_What the task requires:_ Write out the lines from the top of the material through the line with "swivel_offset = 22.8", exactly and with nothing added.

* start Collected data *

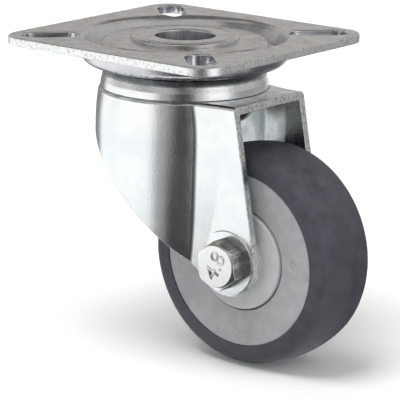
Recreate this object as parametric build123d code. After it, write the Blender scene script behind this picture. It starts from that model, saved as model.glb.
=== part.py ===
from build123d import *
from math import asin, cos, pi, radians, sin, sqrt, tan
import os

# Swivel castor: a square fixing plate, a pressed steel fork that turns under it on two rings of
# balls, and a wheel on ball bearings between the fork's legs.
#
# Lengths are in millimetres and angles in degrees. The origin is the centre of the plate's top
# face, on the swivel axis. +Z is up, +X is the side the wheel trails to, and the axle lies along
# Y, with the bolt's head at -Y. A section of a turned or pressed piece is drawn as (radius, height)
# for the swivel head and as (radius, place along the axle) for the wheel.

# ---------------------------------------------------------------- overall sizes
wheel_diameter = 50.0
wheel_headroom = 1.65          # top of the tyre to the underside of the swivel head
swivel_offset = 22.8           # swivel axis to axle

# ---------------------------------------------------------------- fixing plate
plate_side = 60.0
plate_thickness = 2.0
plate_corner = 6.0
slot_width = 6.2               # takes an M6 screw
slot_spacing_inner = 38.0      # square hole pattern reached by the slots' inner ends
slot_inset = 6.0               # their outer ends reach this far from the plate's sides
race_wall_radius = 17.4        # underside wall that keeps the upper balls in
race_drop = 1.2                # the middle of the plate lies this far under the fixing face
ring_clearance = 0.7           # pressed ring round the middle to the fork's head under it
groove_width = 2.1             # flat at the bottom of the ring, seen from above
groove_slope = 20.0            # lean of the ring's outer wall
groove_bend = 1.1
plate_bend = 2.4               # outside radius of the plate's folded edges

# ---------------------------------------------------------------- ball rings of the swivel head
race_gap = 0.05                # running clearance between a ball and its race
ball_spacing = 0.2             # least gap between neighbouring balls
upper_ball = 6.0
lower_ball = 6.35

# ---------------------------------------------------------------- hollow king pin and lower cup
pin_bore = 10.8
pin_wall = 2.0
pin_head_diameter = 24.8
pin_head_thickness = 1.0
pin_mouth = 2.3                # rounding of the bore's upper mouth
pin_foot_diameter = 23.0
pin_foot_thickness = 1.3
pin_foot_mouth = 1.2
pin_ball_gap = 0.4             # pin to the balls round it
cup_thickness = 1.5
cup_bend = 2.5
cup_clearance = 0.9            # cup's rim to the fork head above it

# ---------------------------------------------------------------- fork
fork_thickness = 1.8
leg_clearance = 2.1            # tyre's side to the leg
head_rise = 2.5                # from the crown up to the floor of the upper race
head_lip = 2.0                 # height of the lip round that floor
head_lip_width = 1.2
head_flare = 0.8               # the head's base is this much wider than its lip, on the radius
head_wall = 2.2
head_rounding = 0.5
pin_clearance = 0.8            # fork's hole to the king pin
hood_step = 0.3                # round front of the fork outside the head's base
hood_bulge = 0.7               # how much wider it gets below the crown
hood_taper = 3.5               # and how much narrower again down to the leg ends
hood_wide_depth = 8.5          # from the crown down to the widest place
crown_bend = 1.0               # outside radius of the fold from crown to walls, coined sharp
crown_bend_inside = 0.4
crease_radius = 6.0            # hollow where the round hood meets a flat leg
leg_end_radius = 7.7
front_cut_angle = 43.0         # the hood's lower edge, against the horizontal
rear_lean = 10.4               # the legs' rear edge, against the vertical
pad_margin = 0.3               # round the raised seat for the bolt's head
pad_height = 0.2
axle_hole_clearance = 0.2

# ---------------------------------------------------------------- axle bolt and nut
bolt_diameter = 6.0
bolt_overhang = 3.0            # bolt's end past the nut
shank_clearance = 0.05         # shank under its nominal size, on the radius
hex_width = 10.0               # across the flats, for head and nut
hex_turn = 37.0                # how far the head happens to be turned
head_height = 4.0
chamfer_inset = 0.3            # flat circle of head and nut, inside their flats
nut_height = 6.0
collar_inset = 0.7             # nut's round collar, inside its flats
nut_hex_height = 4.6
insert_thickness = 1.3         # nylon ring that stops the nut from turning back
insert_wall = 1.0

# ---------------------------------------------------------------- ball bearings of the wheel
bearing_bore = 6.0
bearing_outside = 19.0
bearing_width = 6.0
bearing_ball = 3.5
bearing_ball_count = 7
land_gap = 3.3                 # between the rings, beside the balls
shield_step = 0.4              # seat of the shields, cut into the outer ring
shield_thickness = 0.3
shield_recess = 0.2
shield_gap = 0.2               # shield to the inner ring
cage_gap = 0.2                 # shield to the cage
cage_wall = 1.0

# ---------------------------------------------------------------- wheel, guards and spacers
tyre_width = 17.8
tread_crown = 1.3              # how much lower the tread's edges are than its middle
tyre_shoulder = 2.8
tyre_thickness = 5.2           # over the rim, at the middle of the tread
rim_step = 0.25                # rim's edge inside the tyre's side
rim_dish = 0.5                 # rim's face sinks this much towards the hub
rib_width = 5.2                # rib that keys the tyre to the rim
rib_height = 1.5
hub_shoulder_width = 1.6       # wall between the two bearings
hub_shoulder_height = 1.5
guard_diameter = 22.8
guard_thickness = 1.7
guard_gap = 0.4                # guard to the rim round it
guard_bearing_gap = 0.3        # guard to the bearing behind it
guard_collar_diameter = 13.2
guard_rounding = 0.4
ejector_mark_diameter = 2.9    # round marks the mould leaves on the rim's sides
ejector_mark_depth = 0.12
ejector_mark_count = 4
ejector_mark_inset = 4.5       # from the rim's edge to the marks' centres
ejector_mark_turn = 3.0

# ---------------------------------------------------------------- sizes that follow from these
race_floor = -race_drop - plate_thickness                      # underside of the plate's middle
upper_pitch = race_wall_radius - race_gap - upper_ball / 2
upper_height = race_floor - race_gap - upper_ball / 2
head_floor = upper_height - upper_ball / 2 - race_gap
head_shoulder = head_floor + head_lip
groove_depth = -(head_shoulder + ring_clearance + plate_thickness)
crown_top = head_floor - head_rise
crown_under = crown_top - fork_thickness
head_under = head_floor - fork_thickness
pin_radius = pin_bore / 2 + pin_wall
lower_pitch = pin_radius + pin_ball_gap + lower_ball / 2
cup_radius = lower_pitch + lower_ball / 2 + race_gap + cup_thickness
lower_height = head_under - race_gap - lower_ball / 2
cup_floor = lower_height - lower_ball / 2 - race_gap
cup_under = cup_floor - cup_thickness
pin_top = -race_drop + pin_head_thickness
pin_bottom = cup_under - pin_foot_thickness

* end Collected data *

_Written reply:_
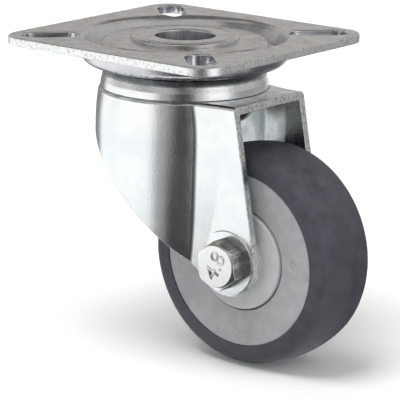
Recreate this object as parametric build123d code. After it, write the Blender scene script behind this picture. It starts from that model, saved as model.glb.
=== part.py ===
from build123d import *
from math import asin, cos, pi, radians, sin, sqrt, tan
import os

# Swivel castor: a square fixing plate, a pressed steel fork that turns under it on two rings of
# balls, and a wheel on ball bearings between the fork's legs.
#
# Lengths are in millimetres and angles in degrees. The origin is the centre of the plate's top
# face, on the swivel axis. +Z is up, +X is the side the wheel trails to, and the axle lies along
# Y, with the bolt's head at -Y. A section of a turned or pressed piece is drawn as (radius, height)
# for the swivel head and as (radius, place along the axle) for the wheel.

# ---------------------------------------------------------------- overall sizes
wheel_diameter = 50.0
wheel_headroom = 1.65          # top of the tyre to the underside of the swivel head
swivel_offset = 22.8           # swivel axis to axle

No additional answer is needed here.